The February regulations, which define the administrative framework around religious activities, have the stated aim of ‘protect[ing] citizens’ freedom of religious belief’. Detailed criteria are given for religious organisations to meet in order to be registered or to establish a place for religious activities. Religious affairs departments of local governments are given the power to decide the fate of the registration application, as well as the authorisation of venues as places of worship. The regulations also require religious teachers and staff members to report to the same authorities.

The new regulations sparked controversy among some religious leaders in China, such as Pastor Wang Yi of Early Rain Church in Chengdu, Sichuan Province. In his critique of the regulations, the pastor said that he considers the regulations a violation of religious freedom and calls on Christians in China to resist them.

The pastor claims that ‘the government has no authority to direct or examine religious groups and religious activities in their doctrinal teaching and governing’ or ‘to limit citizens’ religious activity to the time and location it decides’.

‘The logic and spirit of [the] rule of law is actually very simple,’ he says. ‘It does not mean that without government permission, citizens cannot gather and engage in religious activities. Rather, it means that without constitutional permission, the government cannot restrict citizens from gathering and engaging in religious activities.’

Religious activities conducted online must also be reported to religious affairs departments. Article 47 of the regulations states that any online engagement in religious information services must be examined and approved by the authorities.

Be aware

Meanwhile, the director of the divinity school at the Chinese University of Hong Kong, Ying Fuk-tsang, urged religious believers ‘to become more aware of how to defend their rights’ in order to meet the challenges imposed by the new regulations.

‘Much would depend on how lower- and higher-level communist officials implement the details of the amended Regulations for Religious Affairs. This would apply to open, officially recognised religious groupings, as well as to so-called underground or house practitioners,’ he said.

So, knowing their legal options, religious believers could challenge unfair treatment, said the academic.

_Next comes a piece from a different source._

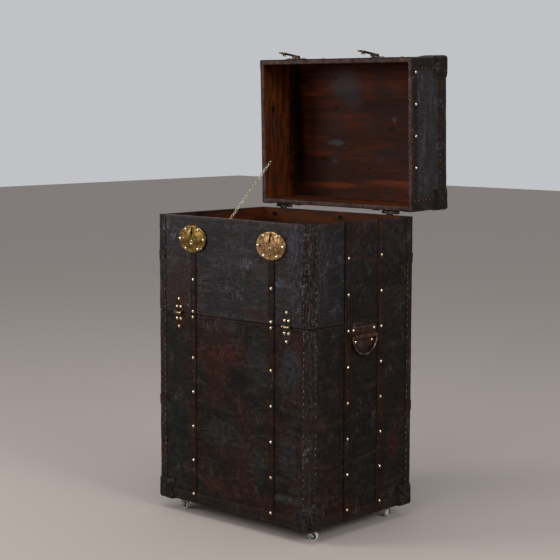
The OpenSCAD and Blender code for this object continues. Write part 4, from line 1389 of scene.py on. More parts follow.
@dataclass(frozen=True)
class Metal(Finish):
    """Old metal with tarnish, brushed along Z where it has streaks."""

    clean: str = "#c9a45c"
    tarnish: str = "#6a4a22"
    # The darkest colour is painted shade round the foot of a stud.
    dirt: str = "#0b0705"
    size: float = 60.0
    streak: float = 1.0
    clean_rough: float = 0.28
    tarnish_rough: float = 0.5
    dents: float = 0.0004
    marks: tuple[SoftMark, ...] = ()

    def draw(self, t: Paint) -> None:
        """Adds the metal's nodes.

        Args:
            t: the material's nodes.
        """
        patina = t.group(patina_group(), {"Place": t.stretched(t.place, (1, 1, self.streak)),
                                          "Size": self.size})
        # Over the tarnish goes the painted shade at a stud's foot, then the marks.
        colour = t.cover(tint(self.clean), [
            (patina["Mask"], self.tarnish), (t.times(patina["Dirt"], 0.85), self.dirt),
            *[mark.layer(t) for mark in self.marks]])
        rough = t.step(patina["Mask"], 0, 1, (self.clean_rough, self.tarnish_rough))
        t.finish({"Base Color": colour, "Roughness": rough, "Metallic": 1.0}, patina["Height"],
                 self.dents)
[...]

However, a local source told World Watch Monitor: ‘Fighting for rights with the China Government in a high-profile way does not help. It would be good to negotiate with the authorities at a local level and find a solution. Escalating the issues to provincial level, country level, or even international level (e.g. reporting in overseas media) would complicate the issues, and eventually the China Government would strongly oppress such local churches.’